The motorcycle had just under 400 miles on it. So I got my saws all out and chopped it up. Then I got online and began ordering parts for the motorcycle which was now in a million pieces in my garage. Once all the parts came in, I got with my buddy (a great pre-fab and welding guru), and we began assembling my version of what I call “a bad ass bike”. Below are a few pictures of what this motorcycle looked like when I got it with less than four hundred miles on it right before I chopped it up with my saws all.
As you can see from the pics above, this was a dorky looking motorcycle. From the ridiculously over used maroon metal flake paint, to the exhaust, handle bars and the ugly ass huge and ridiculous front and rear turn signal assemblies.
After I dismantled the bike, I took it out to my friend Lloyd’s house where I installed a lowering shaft (made from heavy solid aluminum) in place of the factory mono-shock. This lowered the motorcycle (the right way) making it a very low hard tail bike. Once I was finished with that. I began cutting and removing a ton of other factory junk from the motorcycle. I removed the rear foot pegs, lighting, fender struts, fender, seats, reflectors, exhaust and the remaining pieces of the body – like the front fender, tank and the hideous looking side covers.
You can see by looking at the picture above that I have already slammed the bike, removed the factory fender, fender struts, rear turn signals and hardware along with completely customizing the handlebars along with new grips and a custom triple tree (which lowers the center of the handle bars down to the top of the triple tree).
This is the rear view of the bike still on the trailer as I returned home from prefabbing the new fender brackets and installing the t-bar (handle bars) and the lowering shaft (removing the factory mono-shock).
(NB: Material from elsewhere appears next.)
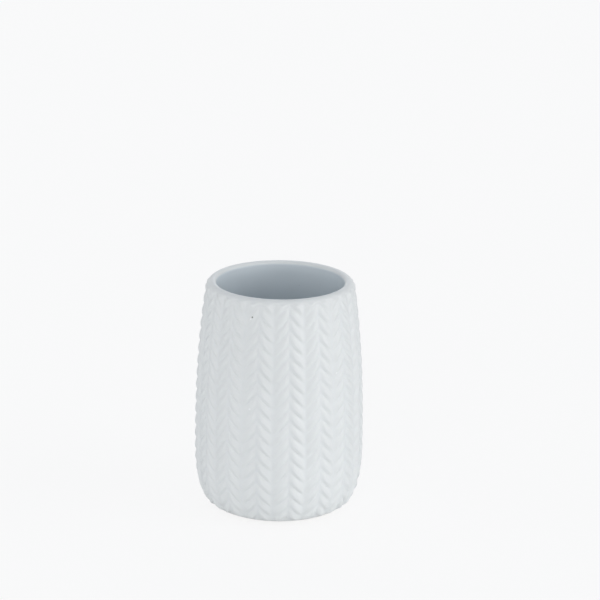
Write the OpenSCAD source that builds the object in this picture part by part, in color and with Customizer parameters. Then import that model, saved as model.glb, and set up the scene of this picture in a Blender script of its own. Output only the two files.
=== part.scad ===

The lowering shaft by the way is made and sold by scootworks.
Once I finished removing all of the rest of the factory junk, and prepared the bike for more prefab and welding, I returned to my buddy’s shop where I installed the cobra drag pipes, mirrors, cables, wiring and began plans for a new custom bobber seat pan and some chrome. The rear fender is a Jesse James (West Coast Choppers) rear fender which I had to completely re-mod to fit on the bike and fit the new polished aluminum fender struts I added. I also installed some really stretched out forward controls, a chrome voltage regulator cover, put the body parts in black primer and then sat on it posing for a pre-paint pic with all of the dust on it that had accumulated on the bike over the past couple of months.
The bike is now pretty much ready for a good cleaning, some minor body work, prep and paint. Not to mention the seat pan and the side covers.
So I wasn’t able to get a picture of the bike after the side covers and the seat were fabbed out but this is pretty much complete minus those two things and the paint. The flame mirrors look really cool but really suck for seeing behind me while riding so I just made a habit of turning my head instead of relying on those. Oh ya! Check out those bad ass forward controls! Oh! And by the way, the bike is loud as hell and sounds great with the chrome drag pipes (baffles out). I hope you like it.
UPDATE: 02/26/2013
I was able to find a picture of the bike after it was finished, although it is a little dirty (I liked it better flat black). That’s my buddy Lloyd sitting on it giving us the bird! Yeah! He was about half lit when this pic was snapped!
This is a really sweet, custom bobber here. Looks like a full rigid frame with maybe an S&S motor powder coated black with a matte black finish on the body. Looks really great with the rear white wall tire and sits perfectly in my opinion with how I like a bobber to be set up! Oh! And the blue wheels really set this one off well.